##### Dataset section #####

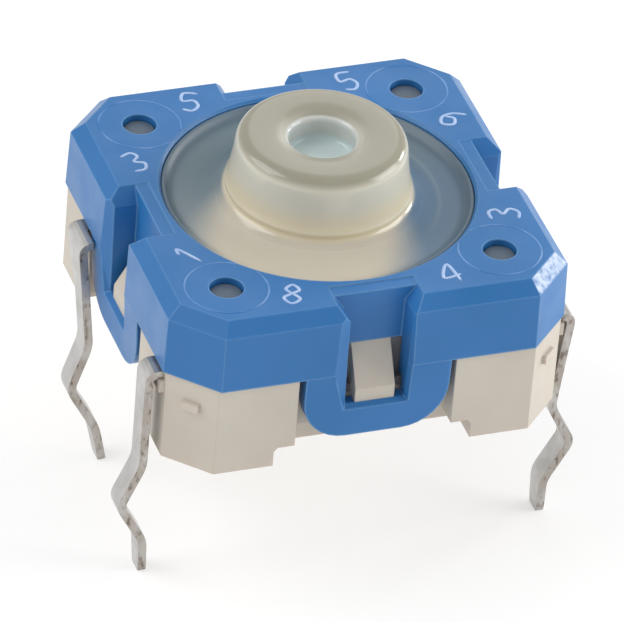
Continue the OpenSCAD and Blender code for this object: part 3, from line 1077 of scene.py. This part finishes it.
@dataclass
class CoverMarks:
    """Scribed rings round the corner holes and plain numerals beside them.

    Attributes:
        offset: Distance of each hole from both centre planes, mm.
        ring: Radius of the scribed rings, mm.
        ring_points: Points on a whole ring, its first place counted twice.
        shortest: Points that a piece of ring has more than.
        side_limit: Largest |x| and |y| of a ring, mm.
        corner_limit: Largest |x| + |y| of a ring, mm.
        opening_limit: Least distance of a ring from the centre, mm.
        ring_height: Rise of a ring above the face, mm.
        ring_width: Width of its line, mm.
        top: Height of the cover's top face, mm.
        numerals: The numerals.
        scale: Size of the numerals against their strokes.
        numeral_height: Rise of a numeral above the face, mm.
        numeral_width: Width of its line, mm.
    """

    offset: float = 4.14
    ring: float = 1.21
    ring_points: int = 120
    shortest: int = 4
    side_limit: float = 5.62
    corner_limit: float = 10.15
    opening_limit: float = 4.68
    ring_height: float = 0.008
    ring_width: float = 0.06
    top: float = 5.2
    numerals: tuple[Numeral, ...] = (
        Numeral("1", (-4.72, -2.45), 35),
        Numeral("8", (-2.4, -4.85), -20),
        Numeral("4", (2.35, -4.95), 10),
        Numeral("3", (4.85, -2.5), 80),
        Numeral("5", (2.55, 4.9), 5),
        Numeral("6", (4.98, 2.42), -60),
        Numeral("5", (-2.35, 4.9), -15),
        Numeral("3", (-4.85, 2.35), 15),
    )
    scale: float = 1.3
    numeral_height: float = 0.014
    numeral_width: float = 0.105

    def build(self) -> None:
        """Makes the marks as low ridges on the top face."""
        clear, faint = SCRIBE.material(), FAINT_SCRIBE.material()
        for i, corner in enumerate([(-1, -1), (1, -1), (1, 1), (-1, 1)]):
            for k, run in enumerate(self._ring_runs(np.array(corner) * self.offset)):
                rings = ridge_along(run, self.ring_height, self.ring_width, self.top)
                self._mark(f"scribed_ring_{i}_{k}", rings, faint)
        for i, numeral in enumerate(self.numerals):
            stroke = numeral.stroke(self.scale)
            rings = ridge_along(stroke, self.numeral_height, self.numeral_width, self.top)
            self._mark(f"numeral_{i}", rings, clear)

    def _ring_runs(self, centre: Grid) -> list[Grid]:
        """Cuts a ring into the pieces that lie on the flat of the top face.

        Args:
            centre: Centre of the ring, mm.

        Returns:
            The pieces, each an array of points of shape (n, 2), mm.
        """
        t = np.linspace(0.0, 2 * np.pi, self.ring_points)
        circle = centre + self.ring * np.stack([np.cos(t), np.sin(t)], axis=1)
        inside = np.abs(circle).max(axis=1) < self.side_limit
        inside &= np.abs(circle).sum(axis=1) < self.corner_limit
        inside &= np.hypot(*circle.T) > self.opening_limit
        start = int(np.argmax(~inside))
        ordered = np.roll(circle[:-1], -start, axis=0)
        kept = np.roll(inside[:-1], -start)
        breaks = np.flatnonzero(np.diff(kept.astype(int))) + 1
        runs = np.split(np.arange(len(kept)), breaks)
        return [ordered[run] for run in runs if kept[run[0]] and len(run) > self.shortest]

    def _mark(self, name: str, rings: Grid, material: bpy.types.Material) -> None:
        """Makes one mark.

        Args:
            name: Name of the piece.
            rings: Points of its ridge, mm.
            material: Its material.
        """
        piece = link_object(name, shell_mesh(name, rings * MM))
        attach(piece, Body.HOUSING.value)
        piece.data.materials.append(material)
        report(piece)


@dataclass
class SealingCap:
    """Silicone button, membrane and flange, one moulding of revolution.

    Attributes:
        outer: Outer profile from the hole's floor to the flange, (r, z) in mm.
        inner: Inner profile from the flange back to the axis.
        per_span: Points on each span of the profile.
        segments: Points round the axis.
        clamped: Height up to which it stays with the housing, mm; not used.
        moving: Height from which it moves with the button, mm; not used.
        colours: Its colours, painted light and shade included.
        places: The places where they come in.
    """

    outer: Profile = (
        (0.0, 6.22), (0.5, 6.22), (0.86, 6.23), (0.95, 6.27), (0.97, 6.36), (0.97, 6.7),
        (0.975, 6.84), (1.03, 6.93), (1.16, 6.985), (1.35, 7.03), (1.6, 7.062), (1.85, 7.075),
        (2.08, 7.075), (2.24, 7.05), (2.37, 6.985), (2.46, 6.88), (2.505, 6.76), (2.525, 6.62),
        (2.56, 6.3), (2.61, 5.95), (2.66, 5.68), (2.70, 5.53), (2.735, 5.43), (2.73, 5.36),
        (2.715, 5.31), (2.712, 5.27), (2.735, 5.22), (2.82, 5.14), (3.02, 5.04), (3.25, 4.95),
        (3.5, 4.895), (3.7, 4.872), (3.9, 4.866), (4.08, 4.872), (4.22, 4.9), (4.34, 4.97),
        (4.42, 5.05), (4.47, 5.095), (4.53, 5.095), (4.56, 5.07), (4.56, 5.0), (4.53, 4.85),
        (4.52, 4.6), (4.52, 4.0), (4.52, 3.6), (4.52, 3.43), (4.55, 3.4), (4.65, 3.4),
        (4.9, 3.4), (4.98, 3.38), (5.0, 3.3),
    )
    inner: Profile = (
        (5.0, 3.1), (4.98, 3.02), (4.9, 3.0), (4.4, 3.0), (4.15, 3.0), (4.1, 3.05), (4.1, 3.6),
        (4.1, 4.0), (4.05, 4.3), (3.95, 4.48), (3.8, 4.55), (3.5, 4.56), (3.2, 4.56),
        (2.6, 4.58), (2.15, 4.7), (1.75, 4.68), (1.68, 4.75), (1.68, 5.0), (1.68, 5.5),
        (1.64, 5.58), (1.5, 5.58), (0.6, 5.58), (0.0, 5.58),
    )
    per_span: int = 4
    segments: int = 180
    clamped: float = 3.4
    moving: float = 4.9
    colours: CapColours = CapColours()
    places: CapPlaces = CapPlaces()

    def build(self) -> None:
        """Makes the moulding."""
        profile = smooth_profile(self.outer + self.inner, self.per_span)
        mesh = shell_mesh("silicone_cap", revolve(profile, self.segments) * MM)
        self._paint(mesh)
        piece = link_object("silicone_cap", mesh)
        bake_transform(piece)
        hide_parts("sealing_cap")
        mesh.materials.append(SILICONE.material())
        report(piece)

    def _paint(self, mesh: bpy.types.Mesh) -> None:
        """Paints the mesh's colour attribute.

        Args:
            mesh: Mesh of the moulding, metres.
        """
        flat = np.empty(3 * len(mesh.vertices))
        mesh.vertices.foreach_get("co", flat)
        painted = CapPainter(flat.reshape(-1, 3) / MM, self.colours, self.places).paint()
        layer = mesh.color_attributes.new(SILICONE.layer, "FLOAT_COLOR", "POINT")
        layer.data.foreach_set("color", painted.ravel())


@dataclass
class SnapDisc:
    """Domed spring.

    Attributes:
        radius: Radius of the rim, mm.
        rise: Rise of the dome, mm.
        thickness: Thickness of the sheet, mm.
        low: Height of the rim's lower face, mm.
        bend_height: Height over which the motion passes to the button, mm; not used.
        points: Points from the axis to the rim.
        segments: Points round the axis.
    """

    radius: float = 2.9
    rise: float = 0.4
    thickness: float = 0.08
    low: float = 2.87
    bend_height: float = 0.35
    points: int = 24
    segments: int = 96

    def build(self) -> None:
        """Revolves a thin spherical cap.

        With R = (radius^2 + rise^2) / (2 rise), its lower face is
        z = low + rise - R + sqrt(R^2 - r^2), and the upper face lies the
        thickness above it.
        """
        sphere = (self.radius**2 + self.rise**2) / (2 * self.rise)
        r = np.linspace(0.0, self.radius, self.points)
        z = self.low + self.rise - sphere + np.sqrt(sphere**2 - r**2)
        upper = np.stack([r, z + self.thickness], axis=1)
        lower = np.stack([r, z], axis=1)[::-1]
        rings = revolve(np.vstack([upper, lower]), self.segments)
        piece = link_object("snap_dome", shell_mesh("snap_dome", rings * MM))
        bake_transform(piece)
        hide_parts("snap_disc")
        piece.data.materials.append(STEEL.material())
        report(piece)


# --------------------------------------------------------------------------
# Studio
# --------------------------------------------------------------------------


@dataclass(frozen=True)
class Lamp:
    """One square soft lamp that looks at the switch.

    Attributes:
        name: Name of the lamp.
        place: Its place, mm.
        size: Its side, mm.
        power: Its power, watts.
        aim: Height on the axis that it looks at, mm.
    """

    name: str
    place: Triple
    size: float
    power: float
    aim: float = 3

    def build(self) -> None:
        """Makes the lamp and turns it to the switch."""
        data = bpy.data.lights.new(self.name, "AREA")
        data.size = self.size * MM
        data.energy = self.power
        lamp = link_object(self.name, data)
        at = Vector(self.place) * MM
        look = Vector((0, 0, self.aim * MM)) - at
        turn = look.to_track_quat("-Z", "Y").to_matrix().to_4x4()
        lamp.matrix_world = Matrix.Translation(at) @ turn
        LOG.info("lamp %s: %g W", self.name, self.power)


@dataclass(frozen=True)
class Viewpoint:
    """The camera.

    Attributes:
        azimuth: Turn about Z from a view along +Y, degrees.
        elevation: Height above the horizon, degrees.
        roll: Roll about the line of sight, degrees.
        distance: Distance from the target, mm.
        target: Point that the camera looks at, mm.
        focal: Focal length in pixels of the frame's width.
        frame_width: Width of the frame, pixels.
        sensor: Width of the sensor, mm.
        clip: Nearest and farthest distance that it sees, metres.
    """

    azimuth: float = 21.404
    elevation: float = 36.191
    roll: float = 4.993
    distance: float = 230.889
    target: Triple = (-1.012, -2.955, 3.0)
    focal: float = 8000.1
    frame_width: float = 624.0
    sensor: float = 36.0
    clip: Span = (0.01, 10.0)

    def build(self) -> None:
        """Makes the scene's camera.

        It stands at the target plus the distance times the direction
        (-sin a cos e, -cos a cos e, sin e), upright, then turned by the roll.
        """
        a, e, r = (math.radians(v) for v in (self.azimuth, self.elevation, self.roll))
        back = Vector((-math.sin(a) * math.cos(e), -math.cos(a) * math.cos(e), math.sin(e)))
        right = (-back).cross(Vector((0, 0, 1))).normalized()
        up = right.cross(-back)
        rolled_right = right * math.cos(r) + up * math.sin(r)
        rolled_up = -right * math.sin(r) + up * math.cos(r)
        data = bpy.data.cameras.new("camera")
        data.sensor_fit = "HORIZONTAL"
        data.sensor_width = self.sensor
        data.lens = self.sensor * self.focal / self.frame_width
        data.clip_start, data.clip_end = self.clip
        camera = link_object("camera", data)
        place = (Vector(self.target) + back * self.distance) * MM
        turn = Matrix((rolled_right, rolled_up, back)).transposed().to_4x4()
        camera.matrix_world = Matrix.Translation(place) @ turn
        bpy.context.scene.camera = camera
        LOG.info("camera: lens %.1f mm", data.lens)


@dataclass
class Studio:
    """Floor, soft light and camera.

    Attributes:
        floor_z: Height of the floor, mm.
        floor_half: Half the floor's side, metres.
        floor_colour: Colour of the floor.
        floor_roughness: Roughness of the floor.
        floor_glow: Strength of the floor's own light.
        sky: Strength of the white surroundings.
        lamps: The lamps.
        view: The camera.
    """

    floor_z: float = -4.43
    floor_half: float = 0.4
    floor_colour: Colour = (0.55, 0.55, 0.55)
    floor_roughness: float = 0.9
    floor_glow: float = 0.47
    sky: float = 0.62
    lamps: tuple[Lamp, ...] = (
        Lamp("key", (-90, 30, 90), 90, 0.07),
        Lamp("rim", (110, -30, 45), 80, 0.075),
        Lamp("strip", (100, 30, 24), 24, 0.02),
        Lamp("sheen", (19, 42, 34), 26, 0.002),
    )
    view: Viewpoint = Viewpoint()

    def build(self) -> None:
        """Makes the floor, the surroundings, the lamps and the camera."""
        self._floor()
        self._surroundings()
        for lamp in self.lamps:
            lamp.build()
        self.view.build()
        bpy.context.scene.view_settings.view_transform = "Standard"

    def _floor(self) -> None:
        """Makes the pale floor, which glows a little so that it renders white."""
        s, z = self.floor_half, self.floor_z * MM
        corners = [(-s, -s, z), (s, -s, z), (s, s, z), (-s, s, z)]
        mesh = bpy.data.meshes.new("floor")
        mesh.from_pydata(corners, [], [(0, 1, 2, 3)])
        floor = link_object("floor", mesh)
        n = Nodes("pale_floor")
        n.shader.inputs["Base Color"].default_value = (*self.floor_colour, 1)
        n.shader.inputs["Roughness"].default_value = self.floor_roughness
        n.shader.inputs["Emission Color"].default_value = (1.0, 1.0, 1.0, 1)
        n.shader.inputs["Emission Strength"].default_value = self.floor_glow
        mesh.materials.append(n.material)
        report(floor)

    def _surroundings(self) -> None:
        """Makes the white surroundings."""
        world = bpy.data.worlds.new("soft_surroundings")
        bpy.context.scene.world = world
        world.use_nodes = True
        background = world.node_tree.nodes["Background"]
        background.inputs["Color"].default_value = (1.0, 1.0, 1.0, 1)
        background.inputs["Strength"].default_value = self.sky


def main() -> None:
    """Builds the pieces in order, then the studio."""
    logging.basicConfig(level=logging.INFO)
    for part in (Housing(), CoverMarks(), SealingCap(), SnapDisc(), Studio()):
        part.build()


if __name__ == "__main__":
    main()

#####

◆ Aim of the task: Please write out the material word for word from its first line through the line holding "numerals beside them.", including both, and no line past it.

◆ Reply to the task:
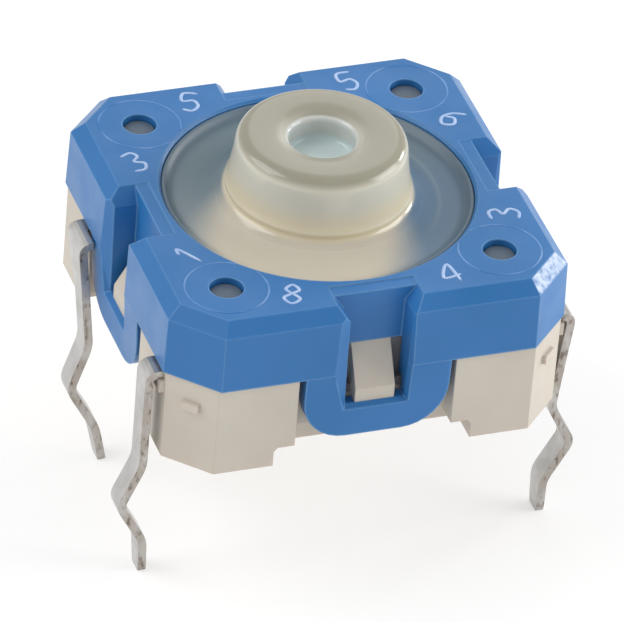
Continue the OpenSCAD and Blender code for this object: part 3, from line 1077 of scene.py. This part finishes it.
@dataclass
class CoverMarks:
    """Scribed rings round the corner holes and plain numerals beside them.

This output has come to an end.